13. A method for forming a single crystal casting of a nickel-based superalloy composition, the method comprising:

positioning a mold on a cooling plate, the mold including a single crystal selector;

providing the mold within a heat source;

providing a molten nickel-based superalloy composition in the mold, the molten nickel-based superalloy composition including greater than about 80 ppm boron (B);

cooling the molten nickel-based superalloy composition with the cooling plate to form nucleated grains; and

forming a unidirectional temperature gradient by withdrawing the mold from within the heat source;

wherein the unidirectional temperature generates growth of columnar-grains from the nucleated grains, and only one of the columnar-grains passes through the single crystal selector into a body portion of the mold to form the single crystal casting; and

wherein the single crystal casting includes a substantially single crystal microstructure having at least one grain boundary, the casting having a creep rupture strength that is substantially maintained up to a mismatched grain boundary of about 40 degrees.

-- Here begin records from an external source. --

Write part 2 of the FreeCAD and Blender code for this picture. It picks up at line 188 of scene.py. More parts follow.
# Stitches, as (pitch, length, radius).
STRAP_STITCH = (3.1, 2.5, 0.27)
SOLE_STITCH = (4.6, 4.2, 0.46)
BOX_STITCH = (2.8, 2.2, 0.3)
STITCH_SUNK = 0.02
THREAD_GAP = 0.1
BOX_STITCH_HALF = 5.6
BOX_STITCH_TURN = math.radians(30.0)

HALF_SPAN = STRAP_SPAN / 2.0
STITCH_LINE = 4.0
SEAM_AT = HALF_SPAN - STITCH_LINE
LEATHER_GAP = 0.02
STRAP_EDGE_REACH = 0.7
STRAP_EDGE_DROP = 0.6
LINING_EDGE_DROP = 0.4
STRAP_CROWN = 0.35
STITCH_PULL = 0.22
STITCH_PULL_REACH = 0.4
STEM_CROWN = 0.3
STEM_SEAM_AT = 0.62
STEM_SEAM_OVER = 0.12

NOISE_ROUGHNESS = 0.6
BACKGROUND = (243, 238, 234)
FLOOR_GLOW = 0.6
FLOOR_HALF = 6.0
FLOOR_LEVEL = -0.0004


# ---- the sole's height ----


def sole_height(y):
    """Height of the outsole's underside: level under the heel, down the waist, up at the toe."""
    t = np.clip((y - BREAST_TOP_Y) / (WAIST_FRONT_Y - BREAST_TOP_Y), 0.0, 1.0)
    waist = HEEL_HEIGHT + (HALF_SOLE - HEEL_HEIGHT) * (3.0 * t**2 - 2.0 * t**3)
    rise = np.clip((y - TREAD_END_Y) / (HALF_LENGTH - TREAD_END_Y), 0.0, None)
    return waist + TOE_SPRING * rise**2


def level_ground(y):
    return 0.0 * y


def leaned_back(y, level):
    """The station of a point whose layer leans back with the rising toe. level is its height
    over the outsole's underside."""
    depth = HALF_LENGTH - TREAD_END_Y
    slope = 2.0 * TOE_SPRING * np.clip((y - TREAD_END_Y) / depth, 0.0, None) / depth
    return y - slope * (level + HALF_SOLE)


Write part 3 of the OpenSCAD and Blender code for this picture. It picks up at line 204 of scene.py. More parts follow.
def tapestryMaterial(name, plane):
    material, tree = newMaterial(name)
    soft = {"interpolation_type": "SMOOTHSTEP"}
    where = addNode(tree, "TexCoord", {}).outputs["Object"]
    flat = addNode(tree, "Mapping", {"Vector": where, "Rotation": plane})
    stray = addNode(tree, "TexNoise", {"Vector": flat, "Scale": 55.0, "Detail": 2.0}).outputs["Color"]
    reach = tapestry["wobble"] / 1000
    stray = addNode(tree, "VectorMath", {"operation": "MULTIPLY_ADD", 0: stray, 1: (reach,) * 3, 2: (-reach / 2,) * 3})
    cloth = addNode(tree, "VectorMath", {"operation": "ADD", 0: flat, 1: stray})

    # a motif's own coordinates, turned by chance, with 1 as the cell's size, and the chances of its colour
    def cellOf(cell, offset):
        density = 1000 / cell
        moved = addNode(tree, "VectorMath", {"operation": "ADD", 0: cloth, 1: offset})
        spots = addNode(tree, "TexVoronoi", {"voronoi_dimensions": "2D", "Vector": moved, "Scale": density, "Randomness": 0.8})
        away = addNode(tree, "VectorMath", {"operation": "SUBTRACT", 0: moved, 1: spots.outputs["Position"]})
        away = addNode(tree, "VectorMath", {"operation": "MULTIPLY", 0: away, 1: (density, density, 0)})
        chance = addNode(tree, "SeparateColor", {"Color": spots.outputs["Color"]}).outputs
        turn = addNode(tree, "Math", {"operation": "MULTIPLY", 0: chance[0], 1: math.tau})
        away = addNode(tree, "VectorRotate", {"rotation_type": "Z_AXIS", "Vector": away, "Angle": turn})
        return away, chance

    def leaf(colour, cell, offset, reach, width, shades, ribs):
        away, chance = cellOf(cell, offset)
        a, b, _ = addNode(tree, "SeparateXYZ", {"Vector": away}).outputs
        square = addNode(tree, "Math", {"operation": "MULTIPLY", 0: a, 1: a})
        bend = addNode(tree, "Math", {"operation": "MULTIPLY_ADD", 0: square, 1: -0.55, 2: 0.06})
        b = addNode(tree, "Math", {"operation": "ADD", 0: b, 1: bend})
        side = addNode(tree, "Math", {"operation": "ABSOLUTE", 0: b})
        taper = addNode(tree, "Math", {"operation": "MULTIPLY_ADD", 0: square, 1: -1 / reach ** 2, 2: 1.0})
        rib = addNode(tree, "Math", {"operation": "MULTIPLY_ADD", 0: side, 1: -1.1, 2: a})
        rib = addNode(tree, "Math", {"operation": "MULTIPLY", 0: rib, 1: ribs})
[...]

14. The method of claim 13, further comprising greater than about 100 ppm boron (B).

15. The method of claim 13, wherein the mold further comprises a starter block between the cooling plate and the single crystal selector.

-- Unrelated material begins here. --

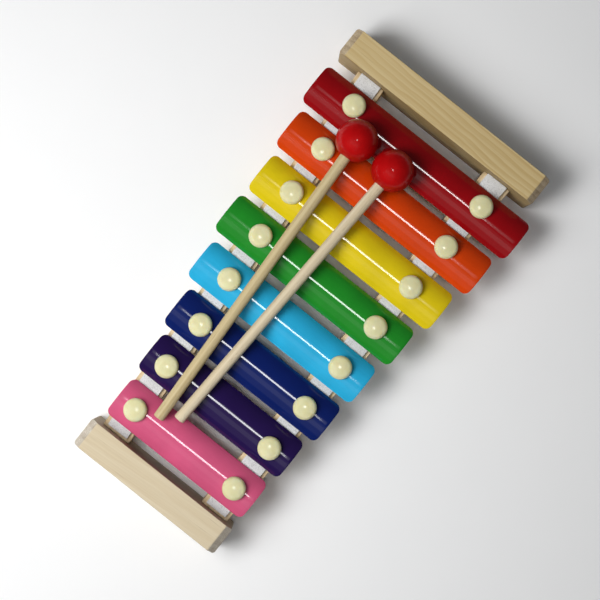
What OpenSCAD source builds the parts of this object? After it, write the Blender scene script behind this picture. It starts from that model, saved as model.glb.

16. The method of claim 15, wherein the starter block comprises a columnar starter block.

17. The method of claim 13, wherein the single crystal selector further comprises a helical single crystal selector.

18. The method of claim 13, wherein the single crystal casting comprises a hot gas path component of a gas turbine or an aviation engine, the hot gas path component being selected from the group consisting of a blade, a vane, a nozzle, a seal, and a stationary shroud.

19. The method of claim 13, wherein the creep rupture strength that is substantially maintained up to a mismatched grain boundary of about 40 degrees provides an increased yield of the single crystal casting.

20. The method of claim 13, further comprising heating the mold to a temperature of between about 1500 and about 1700° C.